ITerating
- Industry: Software
- Founded: New York City, USA (2005)
- Headquarters: New York City, USA
- Key people: Nicolas Vandenberghe, CEO Larry Augustin, Venture Investor
- Website: www.iterating.com

= ITerating =

ITerating was a Wiki-based software guide, where users could find, compare and give reviews to software products. As of January 2021 the domain is listed as being for sale and the website no longer on-line. Founded in October 2005, and based in New York, ITerating was created by CEO Nicolas Vandenberghe, who saw that there was an industry need for a comprehensive resource to help evaluate software solutions.

The site aims to be a reference guide for the IT industry and includes reviews, ratings, articles, and detailed product feature comparisons.
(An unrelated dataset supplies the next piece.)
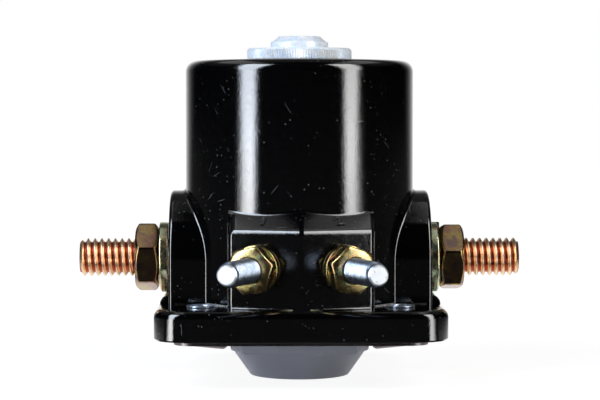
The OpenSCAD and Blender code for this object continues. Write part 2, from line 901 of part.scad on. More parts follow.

ITerating uses Semantic Web tools (including RDF - Resource Description Framework) to combine user edits with Web service feeds from other sites.

Designed for use by developers and industry consultants, ITerating allows users to contribute to categories such as Software Engineering Tools; Website Design & Tools; Website Software Tools; Website & Communication Applications & Social Networking; or to create their own category if does not exist yet.

==Wiki Matrix==
Iterating announced the addition of a Feature Matrix in June 2007, which allows users to dynamically create customized, side-by-side feature comparisons of software solutions.